NEW EVIDENCE of the responsibility of private contractors for the Potters Bar rail crash emerges almost daily, but still tube-workers have to walk out on strike to stop the government handing control of London Underground's tracks to the same firms. Those firms, Jarvis, Balfour Beatty and others have brought disaster and chaos to the mainline railways.
Bill Johnson, RMT
Rail, Maritime and Transport Workers' Union (RMT) members have voted by eight to one to strike on Thursday 18 July against the safety implications of the government's PPP scheme to part-privatise the Tube.
RMT and drivers' union ASLEF took strike action against PPP last year. That dispute was settled when London Underground (LU) promised not to make redundancies amongst workers maintaining track, signals and rolling stock.
This time around only RMT has balloted. ASLEF members should ask their union's leaders why they have abandoned the fight against PPP. ASLEF has seen at first hand what happens when train drivers are forced to run over an unsafe system.
Trade unionists should be doing everything possible to stop the crisis of privatised railways spreading to the tube.
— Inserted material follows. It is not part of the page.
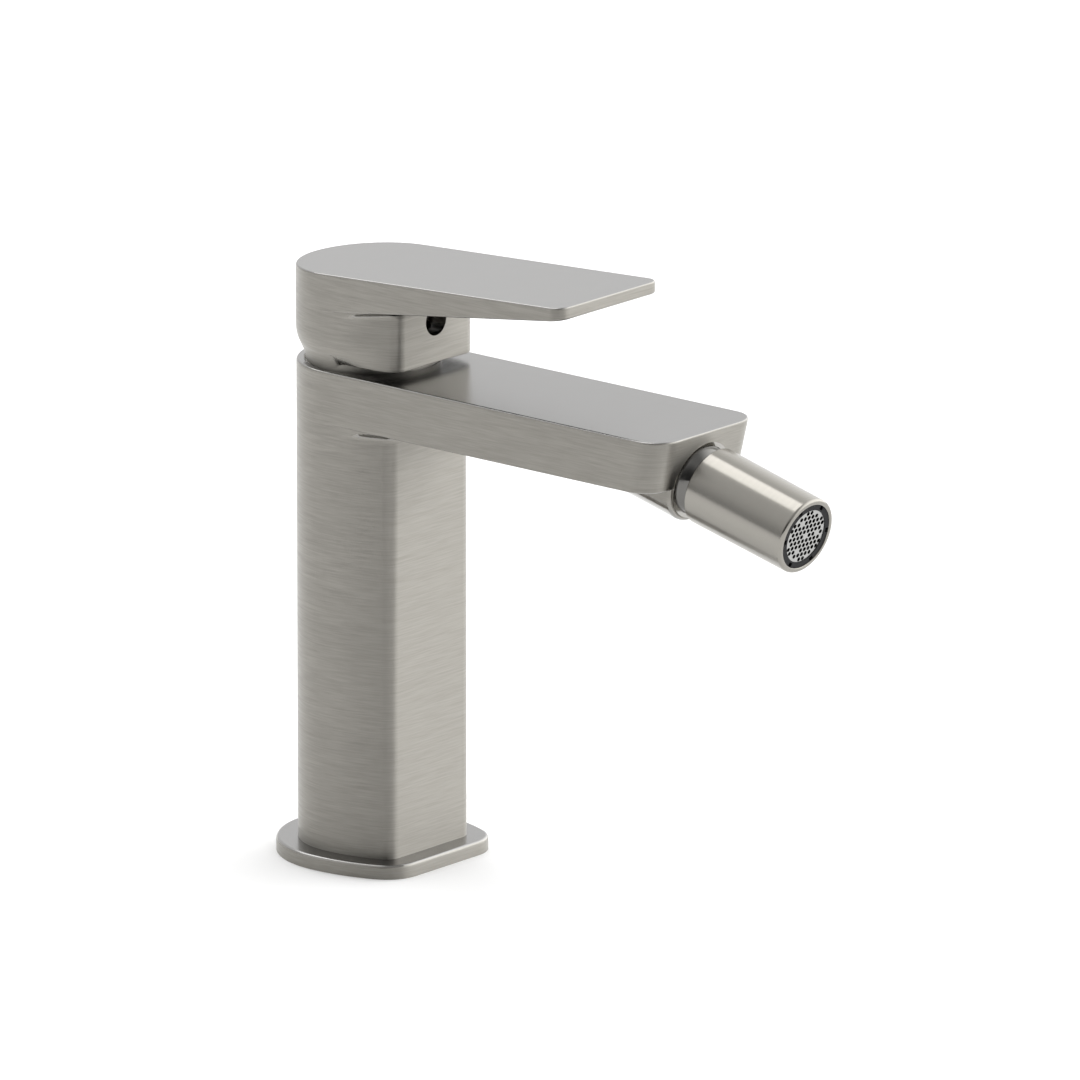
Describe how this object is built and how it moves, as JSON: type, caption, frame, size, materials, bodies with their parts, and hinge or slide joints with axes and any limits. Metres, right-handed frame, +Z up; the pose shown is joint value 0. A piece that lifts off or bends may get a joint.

Many ASLEF drivers will respect RMT picket lines and join other drivers who are in RMT, together with station, signal and infrastructure workers.
RMT is at present limiting its demands to a period of consultation over safety arrangements (known as 'the safety case'), before PPP can go ahead.
The RMT leadership should be applauded for organising further strike action. But they must make sure that it does not accept a fudged deal that LU and the government can use to defuse strike action before going ahead with PPP after nominal 'consultation'.
Management's deals cannot be trusted. Last year's 'no redundancy' agreement is already unravelling as management continue to re-write their interpretation of the deal.
This round of strike action must be supported by both tube-workers and passengers. The government is bent on privatisation at any cost while the servile Health and Safety Executive (HSE) has given the go-ahead for PPP just as it did for Railtrack.
HSE is incapable of securing workers' or passengers' safety. It is now up to tube-workers to strike for a safe Tube
What Would PPP Mean For Passengers?
A repeat of the failed system of fragmentation and use of sub-contractors that has failed so disastrously on the mainline railways.
Massive handouts to private firms who will receive bonus payments for providing a service 5% worse than at present.
LU aim to increase fare revenue by 40% to help pay for PPP.
Timetables for investment in new trains have already been put back to the second half of the thirty-year contracts.
The tube will become a money-making scheme for big-business instead of the efficient public transport service that London needs.